Forex scalping is a trading strategy that focuses on making small, rapid profits by opening and closing numerous short-term positions within the day.
To maximize the effectiveness of this strategy, traders often rely on various technical indicators, with moving averages being one of the most commonly used tools.
We will explore Forex scalping with moving averages, the concept, its benefits, and how to use it effectively to enhance your trading success.
Moving Averages in Forex
Moving averages are among the most versatile and widely used technical indicators in Forex trading.
They are trend-following tools that smooth out price data over a specified period, helping traders identify the direction and strength of a trend.
The two most common types of moving averages are the Simple Moving Average (SMA) and the Exponential Moving Average (EMA).
- Simple Moving Average (SMA): The SMA calculates the average price of a currency pair over a defined number of periods. Each data point in the SMA receives equal weight, making it less sensitive to recent price movements. It is ideal for identifying long-term trends.
- Exponential Moving Average (EMA): The EMA, on the other hand, gives more weight to recent prices, making it more responsive to current market conditions. Traders often use EMAs for shorter-term analysis.
The Role of Moving Averages in Scalping
Moving averages play a crucial role in Forex scalping by helping traders identify trends, potential reversals, and support and resistance levels.
Here’s how moving averages are used in scalping:
- Trend Identification: Scalpers rely on moving averages to identify the overall market trend. When a short-term moving average crosses above a longer-term moving average, it’s considered a bullish signal, while the reverse crossover is a bearish signal. These crossovers help scalpers align their trades with the prevailing trend.
- Support and Resistance: Moving averages can act as dynamic support and resistance levels. For instance, the 20-period EMA often serves as short-term dynamic support or resistance in an uptrend or downtrend, respectively. Scalpers can use this information to set entry and exit points.
- Moving Average Convergence Divergence (MACD): MACD, which involves the interaction of two EMAs, is a popular indicator among scalpers. It provides signals for momentum and trend changes, helping scalpers make timely decisions.
Effective Strategies for Scalping with Moving Averages
Now that you understand the role of moving averages in scalping, let’s explore some strategies for effective scalping using these indicators:
- EMA Crossovers: Scalpers can use the crossover of short-term and long-term EMAs as entry and exit signals. For instance, a buy signal occurs when the 10-period EMA crosses above the 20-period EMA, indicating an uptrend.
- Support and Resistance Levels: Identify key moving averages that act as support or resistance levels. Enter trades when the price approaches these levels, and combine this with other technical analysis tools for confirmation.
- Trend Following: Scalpers can focus on trading in the direction of the overall trend as indicated by moving averages. This involves buying in uptrends when the short-term EMA is above the long-term EMA and selling in downtrends when the opposite holds true.

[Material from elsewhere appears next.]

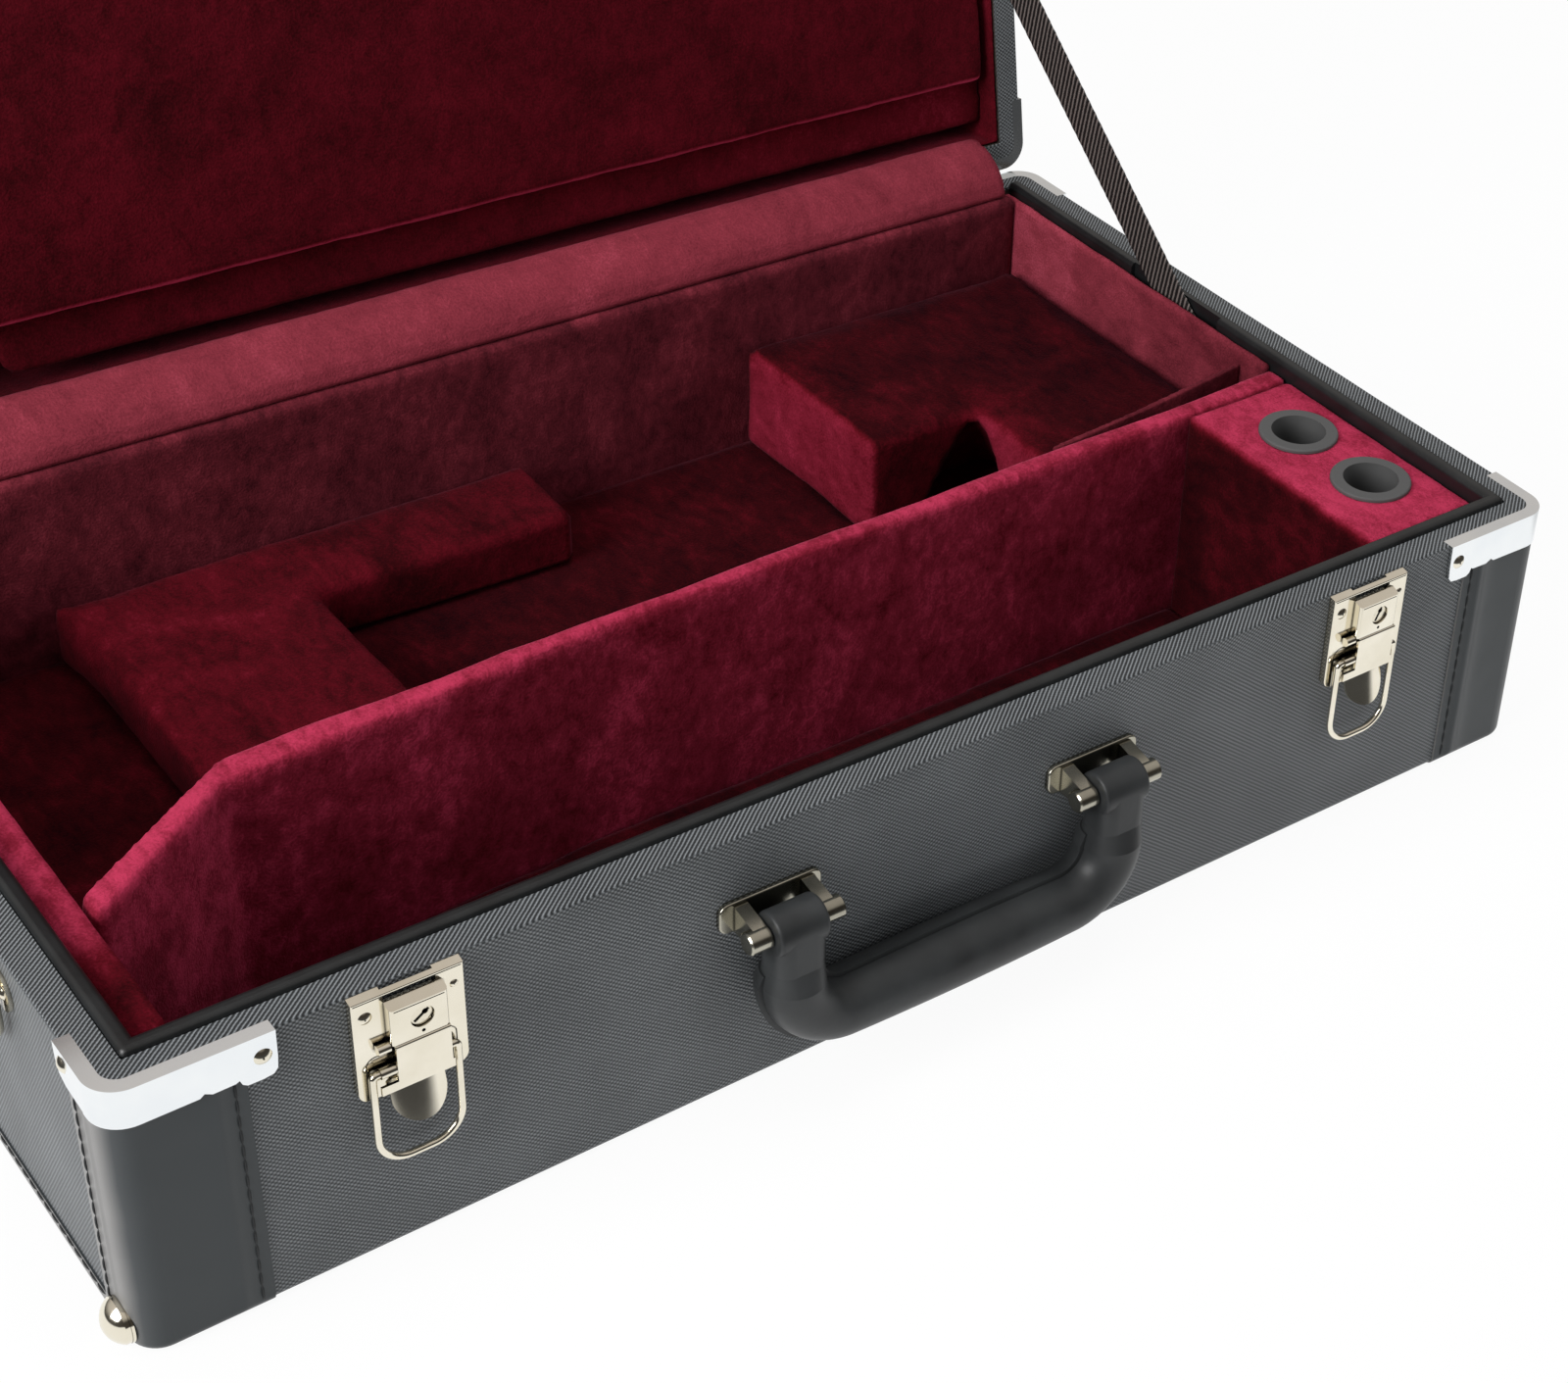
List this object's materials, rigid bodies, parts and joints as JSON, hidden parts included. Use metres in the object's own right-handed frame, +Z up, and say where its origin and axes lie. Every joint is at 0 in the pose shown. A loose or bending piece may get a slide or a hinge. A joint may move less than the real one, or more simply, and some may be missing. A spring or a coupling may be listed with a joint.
{
  "type": "trumpet case",
  "caption": "Hard trumpet case with hinged lid, plush-lined fitted interior, accessory tray, mouthpiece sleeves, draw latches and a swinging carrying handle",
  "frame": {"origin": "middle of the base underside, on the resting plane", "axes": "+X along the length to the viewer's right, +Y from the handle side to the hinge side, +Z up"},
  "size_m": [0.6144, 0.4825, 0.4699],
  "materials": {
    "twill": "charcoal twill cloth with fine diagonal ribs",
    "vinyl": "smooth satin charcoal vinyl",
    "lip_vinyl": "black satin vinyl over board",
    "wood": "plain plywood",
    "chrome": "bright chrome plate",
    "nickel": "bright nickel plate",
    "plush": "burgundy short-pile plush",
    "grip_plastic": "satin moulded grip",
    "sleeve_plastic": "black satin plastic",
    "webbing": "ribbed black webbing"
  },
  "bodies": {
    "base": {"base_bottom_covering": "twill", "base_bottom_panel": "wood", "base_corner_guards": "chrome", "base_corner_patches": "vinyl", "base_end_bindings": "vinyl", "base_feet": "nickel", "base_frame": "wood", "base_inner_lip": "lip_vinyl", "base_rivets": "nickel", "base_side_covering": "twill", "divider": "plush", "handle_bracket_left": "nickel", "handle_bracket_right": "nickel", "handle_pins": "nickel", "hinge_base_leaves": "nickel", "hinge_pins": "nickel", "hinge_strip": "plush", "latch_backplate_left": "nickel", "latch_backplate_right": "nickel", "latch_rivets": "nickel", "left_support_block": "plush", "lining_front": "plush", "lining_left": "plush", "lining_rear": "plush", "lining_right": "plush", "lock_body_left": "nickel", "lock_body_right": "nickel", "main_floor_pad": "plush", "mouthpiece_block": "plush", "mouthpiece_sleeves": "sleeve_plastic", "pocket_flap": "plush", "right_support_block": "plush", "ring_brackets": "nickel", "ring_rivets": "nickel", "stay_strap": "webbing", "tray_floor_pad": "plush"},
    "lid": {"lid_frame": "wood", "lid_top_panel": "wood", "lid_side_covering": "twill", "lid_top_covering": "twill", "lid_corner_patches": "vinyl", "lid_corner_guards": "chrome", "lid_feet": "nickel", "lid_rivets": "nickel", "hinge_lid_leaves": "nickel", "lid_lining": "plush", "lid_ceiling_pad": "plush", "lid_ledge": "plush", "flap_tape": "plush", "strikes": "nickel"},
    "lid_flap": {"lid_flap": "plush"},
    "handle": {"handle_grip": "grip_plastic"},
    "ring_left": {"ring_left": "nickel"},
    "ring_right": {"ring_right": "nickel"},
    "lever_left": {"latch_lever_left": "nickel"},
    "bail_left": {"latch_bail_left": "nickel"},
    "key_left": {"key_barrel_left": "nickel"},
    "lever_right": {"latch_lever_right": "nickel"},
    "bail_right": {"latch_bail_right": "nickel"},
    "key_right": {"key_barrel_right": "nickel"}
  },
  "joints": [
    {"name": "lid_hinge", "type": "hinge", "parent": "base", "child": "lid", "pos_m": [0, 0.1776, 0.1136], "axis": [1, 0, 0], "range_deg": [0, 98.9], "deforming": ["stay_strap", "hinge_strip"]},
    {"name": "flap_hinge", "type": "hinge", "parent": "lid", "child": "lid_flap", "pos_m": [0, 0.23454, 0.4468], "axis": [1, 0, 0], "range_deg": [-60, 0]},
    {"name": "handle_pivot", "type": "hinge", "parent": "base", "child": "handle", "pos_m": [0, -0.189, 0.079], "axis": [-1, 0, 0], "range_deg": [0, 95]},
    {"name": "ring_left_swing", "type": "hinge", "parent": "base", "child": "ring_left", "pos_m": [-0.3036, -0.087, 0.099], "axis": [0, 1, 0], "range_deg": [0, 100]},
    {"name": "ring_right_swing", "type": "hinge", "parent": "base", "child": "ring_right", "pos_m": [0.3036, -0.087, 0.099], "axis": [0, -1, 0], "range_deg": [0, 100]},
    {"name": "lever_left_pivot", "type": "hinge", "parent": "base", "child": "lever_left", "pos_m": [-0.2021, -0.182, 0.0917], "axis": [-1, 0, 0], "range_deg": [0, 110]},
    {"name": "bail_left_pivot", "type": "hinge", "parent": "lever_left", "child": "bail_left", "pos_m": [-0.2046, -0.1804, 0.0822], "axis": [1, 0, 0], "range_deg": [-165, 0]},
    {"name": "key_left_turn", "type": "hinge", "parent": "base", "child": "key_left", "pos_m": [-0.2017, -0.181, 0.1002], "axis": [0, -1, 0], "range_deg": [0, 90]},
    {"name": "lever_right_pivot", "type": "hinge", "parent": "base", "child": "lever_right", "pos_m": [0.2035, -0.182, 0.0917], "axis": [-1, 0, 0], "range_deg": [0, 110]},
    {"name": "bail_right_pivot", "type": "hinge", "parent": "lever_right", "child": "bail_right", "pos_m": [0.201, -0.1804, 0.0822], "axis": [1, 0, 0], "range_deg": [-165, 0]},
    {"name": "key_right_turn", "type": "hinge", "parent": "base", "child": "key_right", "pos_m": [0.2039, -0.181, 0.1002], "axis": [0, -1, 0], "range_deg": [0, 90]}
  ]
}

- Scalping with MACD: Combine EMA crossovers with the MACD indicator for more accurate signals. When the MACD line crosses above the signal line and both are above the zero line, it can be a strong buy signal.
- Timeframe Selection: Scalpers often use shorter timeframes (such as 1-minute or 5-minute charts) to identify quick opportunities. The choice of timeframe should align with your trading style and risk tolerance.
Forex scalping with moving averages is a dynamic and efficient trading strategy that aims to capitalize on short-term market movements.
Moving averages play a pivotal role in this approach, helping traders identify trends, support and resistance levels, and potential entry and exit points.
By using moving averages effectively, scalpers can enhance their trading precision and improve their chances of success in the fast-paced world of Forex trading.
However, it’s important to remember that scalping requires strong discipline, risk management, and continuous analysis of market conditions to be successful.